Ancora assonnato, mi trascinai in cucina e vidi l’origine del disastro.

Il mio piatto.

Un solo, misero piatto sporco nel lavandino.

Per lei era inaccettabile.

Mi urlò contro, dicendo che ero pigro, che non rispettavo la sua casa, che sua figlia meritava un uomo migliore.

A quel punto, qualcosa dentro di me si spezzò.

Per settimane avevo trattenuto la frustrazione.

Ma ora, non ce la facevo più.

La guardai dritto negli occhi e lasciai finalmente esplodere tutto ciò che avevo dentro.

“IO SONO QUELLO CHE LAVORA! IO PAGO LE BOLLETTE! IO METTO IL CIBO IN TAVOLA! TU SEI A CASA TUTTO IL GIORNO E HAI IL CORAGGIO DI FARMI UNA SCENA PER UN PIATTO SPORCO? UNO SOLO?”

Un silenzio tombale cadde sulla stanza.

Ma durò solo pochi secondi.

Poi entrò Martina.

Aveva le braccia conserte e uno sguardo gelido.

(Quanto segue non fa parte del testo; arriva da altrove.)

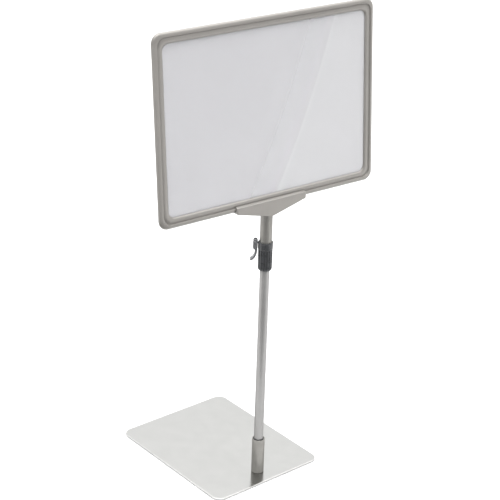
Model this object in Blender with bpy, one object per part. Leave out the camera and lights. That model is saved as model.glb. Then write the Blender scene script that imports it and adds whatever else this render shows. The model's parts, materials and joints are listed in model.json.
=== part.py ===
"""Table-top sign stand: a steel plate on the table, a thin mast, and a landscape A4 sign frame on a
short sliding tube that a cam lever clamps to the mast.

Metres, +Z up, the front faces -Y. The origin is the middle of the base plate's footprint, on the
surface that the stand rests on.
"""

import math

import bmesh
import bpy
import numpy as np
from mathutils import Matrix

MM = 0.001
GAP = 0.3 * MM  # clearance between two pieces that touch

# base
PLATE_WIDTH = 170 * MM
PLATE_DEPTH = 210 * MM
PLATE_CORNER = 12 * MM
PLATE_BOTTOM = 0.7 * MM
PLATE_THICKNESS = 2.0 * MM
PLATE_TOP = PLATE_BOTTOM + PLATE_THICKNESS
PAD_RADIUS = 7 * MM
PAD_INSET = 17 * MM
MAST_FROM_FRONT = 25 * MM
MAST_Y = MAST_FROM_FRONT - PLATE_DEPTH / 2

# socket, mast and upper tube
SOCKET_RADIUS = 8.15 * MM
SOCKET_BORE = 7.05 * MM
SOCKET_TOP = 52.5 * MM
PLUG_TOP = 9.1 * MM
SCREW_HEAD_RADIUS = 4.6 * MM
SCREW_SHANK_RADIUS = 2.2 * MM
BUSH_BOTTOM = 36 * MM
BUSH_FLANGE = 6.8 * MM
MAST_RADIUS = 6.0 * MM
MAST_WALL = 1.0 * MM
MAST_BOTTOM = 10.8 * MM
MAST_TOP = 373 * MM
MAST_FOOT_BOTTOM = 9.5 * MM
MAST_FOOT_PLUG_TOP = 20 * MM
MAST_GUIDE_LENGTH = 10 * MM
TUBE_RADIUS = 7.5 * MM
TUBE_WALL = 1.0 * MM
TUBE_BOTTOM = 302.3 * MM
TUBE_TOP = 379.5 * MM

# clamp collar
COLLAR_BOTTOM = 293 * MM
COLLAR_CHAMFER = 2.6 * MM
COLLAR_SHOULDER = 302 * MM
COLLAR_RING_BOTTOM = 322 * MM
COLLAR_TOP = 331 * MM
COLLAR_RADIUS = 8.8 * MM
COLLAR_RING_RADIUS = 9.3 * MM
COLLAR_RIBS = 16
COLLAR_FLUTE = 0.9 * MM

# cam lever: it hangs from a lug on the collar's ring, behind and to the left of the mast
LEVER_ANGLE = math.radians(142.5)
LEVER_REACH = 12.5 * MM
LEVER_HEIGHT = 331.4 * MM
LEVER_HEAD = 2.8 * MM
LEVER_WIDTH = 8.0 * MM
LEVER_SLOT_FOOT = -4.1 * MM
LUG_WIDTH = 3.0 * MM
LUG_EYE_RADIUS = 2.0 * MM
PIN_RADIUS = 0.9 * MM
PIN_HEAD_RADIUS = 1.5 * MM
PIN_HEAD_HEIGHT = 0.5 * MM
PLUNGER_RADIUS = 1.9 * MM
PLUNGER_HEIGHT = 325.8 * MM

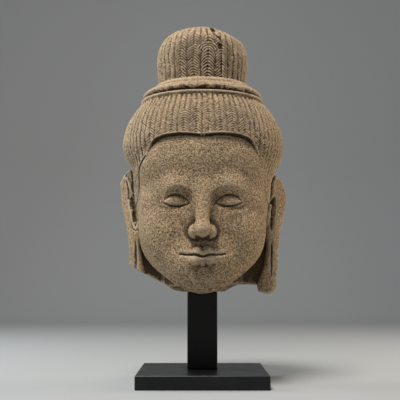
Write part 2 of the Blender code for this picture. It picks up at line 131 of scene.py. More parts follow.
# The slots in the ears, two stretches each: both ends across and up, half the width, how much deeper the
# stretch is cut and how much painted shade lies in it, negative for painted light
SLOTS = (
    ((-87.4, 103.0), (-86.2, 92.0), 3.0, 4.2, 0.8),
    ((-85.2, 91.0), (-82.8, 77.0), 2.9, 4.2, 0.8),
    ((88.4, 103.0), (86.6, 84.0), 3.0, 1.0, -0.35),
    ((83.8, 77.0), (81.4, 67.0), 2.4, 1.0, -0.35),
)

# The face follows a plain canon: three equal thirds from the hairline to the chin, five eye widths across
FACE_FRONT_Y = -14.0  # lids and lips are cut only before this
HAIRLINE = 164.5
CHIN = -9.0
THIRD = (HAIRLINE - CHIN) / 3
BROW = HAIRLINE - THIRD
NOSE_FOOT = BROW - THIRD
EYE_WIDTH = 30.0
EYE_LINE = BROW - 0.29 * THIRD
MOUTH_LINE = NOSE_FOOT - THIRD / 3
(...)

“Ma davvero, Luca? Era così difficile lavarlo?”

Rimasi paralizzato.

Avevo sentito bene?

Mia moglie – la donna per cui facevo sacrifici ogni giorno – si era schierata con sua madre?

Io lavoravo dalla mattina alla sera. Mi facevo in quattro per il nostro futuro. E ora…

Neanche un “grazie”.

Neanche un minimo riconoscimento.

Solo rimproveri.

Solo pretese.

Solo la sensazione di non essere mai abbastanza.

Prigioniero in una casa che non è mai stata mia

Giovanna non perdeva occasione per ricordarmi che quella era casa sua.

Ma si dimenticava di un piccolo dettaglio.

Ero io a pagare le bollette.

Ero io a riempire il frigorifero.

Ero io a lavorare per assicurare un futuro a nostro figlio.

Eppure, il problema ero io.

Come si può vivere con qualcuno che ti tratta come un ospite sgradito nella tua stessa vita?

Come si può parlare con chi rifiuta di vedere la realtà?

Ma la domanda che più mi tormenta è un’altra…

Quanto tempo riuscirò ancora a resistere prima di perdere me stesso?